Games That Make You Read: Gone Home

Gone Home is last on my list of Games That Make You Read. Even though I’m discussing it last, it’s my favourite of all the games I’ve mentioned recently. Fullbright Company, the people who made it, call it a story exploration game. There are other games that are story-driven and also require exploration as part of the game, but Gone Home is unique in that your exploration is what makes the game. It’s how you uncover the story. It’s all you need to do. There are no goals for you to achieve or puzzles you have to solve or bad guys that you need to kill.

You are Kaitlin Greenbriar. You’re in your early 20s and have returned home to the US after travelling in Europe for a year. While you were away your parents and younger sister moved to a new house. The night you arrive back is very stormy. But there is nobody to welcome you, the door is locked and no one is home. Your sister has pinned a note to the door asking you to not worry and to not look for her.

When you get inside you discover that this house your family has moved into is a faded mansion. But there is much more going on than you can see at first or even second glance. Your job now is to explore this strange house and figure out what has happened to your parents and sister. Almost every room has something to tell you and you discover that a lot can happen in a year. You may have been having adventures in London, Paris, Rome and Barcelona but everyone in your family has experienced some sort of upheaval. Especially your sister Sam. And the story waiting for you in this house is mostly hers.

The game is set in 1995. Fullbright Company say they chose this particular year because the story unfolds through the use of notes and letters and answering machine messages. If they’d set it any later, the communication between the characters in the game would have been via emails and text messages. And there is a charm in this analogue communication that is scattered all through the house. And a memory that, oh yes, I used to do that too.
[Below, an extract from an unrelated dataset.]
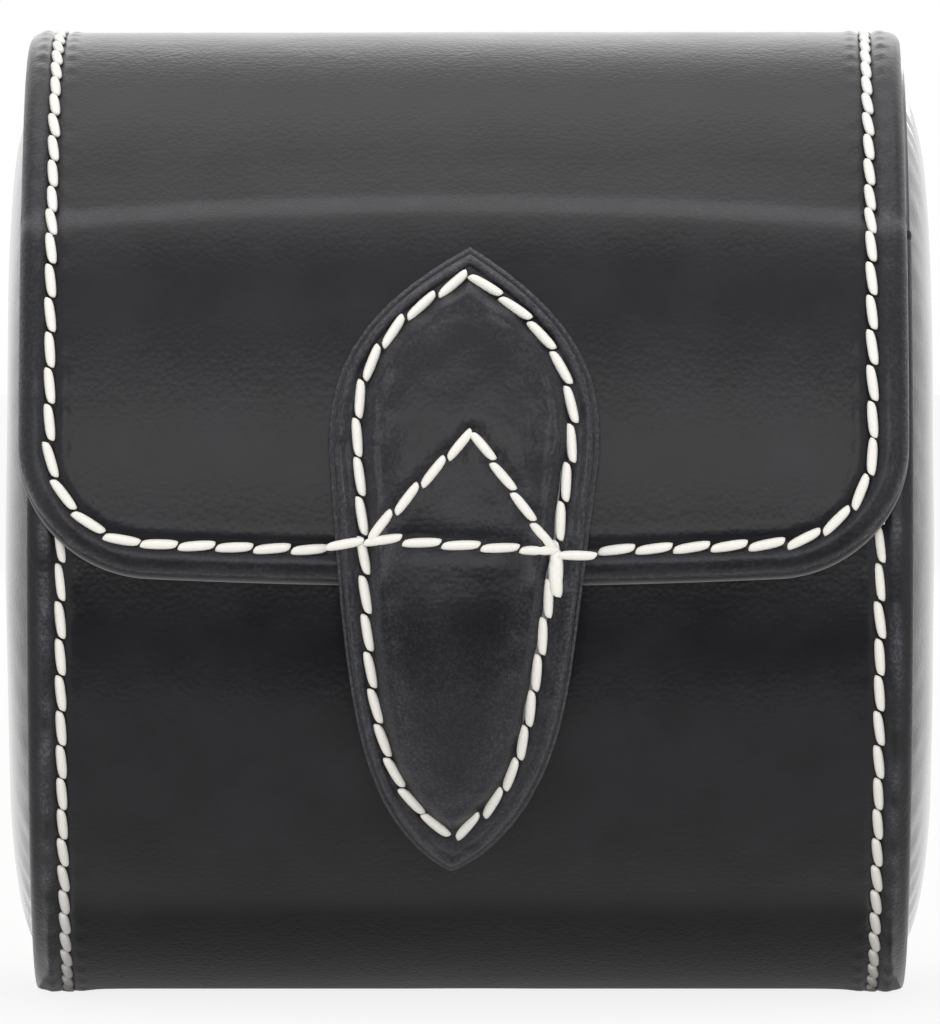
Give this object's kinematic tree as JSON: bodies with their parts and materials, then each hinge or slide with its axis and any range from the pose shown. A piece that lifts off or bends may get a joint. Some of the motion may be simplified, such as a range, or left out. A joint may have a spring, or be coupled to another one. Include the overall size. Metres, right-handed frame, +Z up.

The timing also allows them to use the riot grrrl bands Heavens to Betsy and Bratmobile as an essential part of the soundtrack. The riot grrrl movement in the early 1990s was a re-energising of the feminist movement. It was created by and for girls and young women and had a strong practical focus. It encouraged girls to be in bands and write zines and learn self defence. It was about taking back control of our lives and the way our lives are represented within the media.
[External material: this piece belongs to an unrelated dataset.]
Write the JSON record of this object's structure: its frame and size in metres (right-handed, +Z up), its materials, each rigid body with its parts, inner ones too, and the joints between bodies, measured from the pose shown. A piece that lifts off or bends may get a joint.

In fact though, by 1995 riot grrrl was pretty much over. It had been co-opted by the mainstream media. But it lives on in the music that was made and the zines that were written and the practical effects it had on young women’s lives. It lives on too in the spirit of this game and in Sam’s awakening, which is at the centre of the story.

I loved playing this game. I loved that the story was first, last and everything. But also I loved its strong girl focus, its cleverness and its sensibility – Kaitlin has to read private notes and letters in order to find out what’s going on, but she knows when she’s intruded too far into someone else’s privacy and stops reading.

But on a personal level, the game felt bittersweet too. I was a similar age to Kaitlin in 1995. I have no younger sister but I did have riot grrrl. I remember the possibilities that were open to me then, before I had to make decisions and choose certain paths that then closed off others. I have very few regrets about my choices. But I do feel the loss of that young girl that I used to be. She is gone forever but listening to riot grrrl music reminds me of who she was. And so in the middle of this game, I found my ghostly self. A character completely separate to Kaitlin and Sam. It was the music and interactive story working together that did it. Something you can’t get from the printed page.

Can we have more games like this please, games that make you realise that the definition of what a game is is not a static thing, that as a woman your story can be front and centre and real, that a game can reflect your life, that good writing is the best thing of all.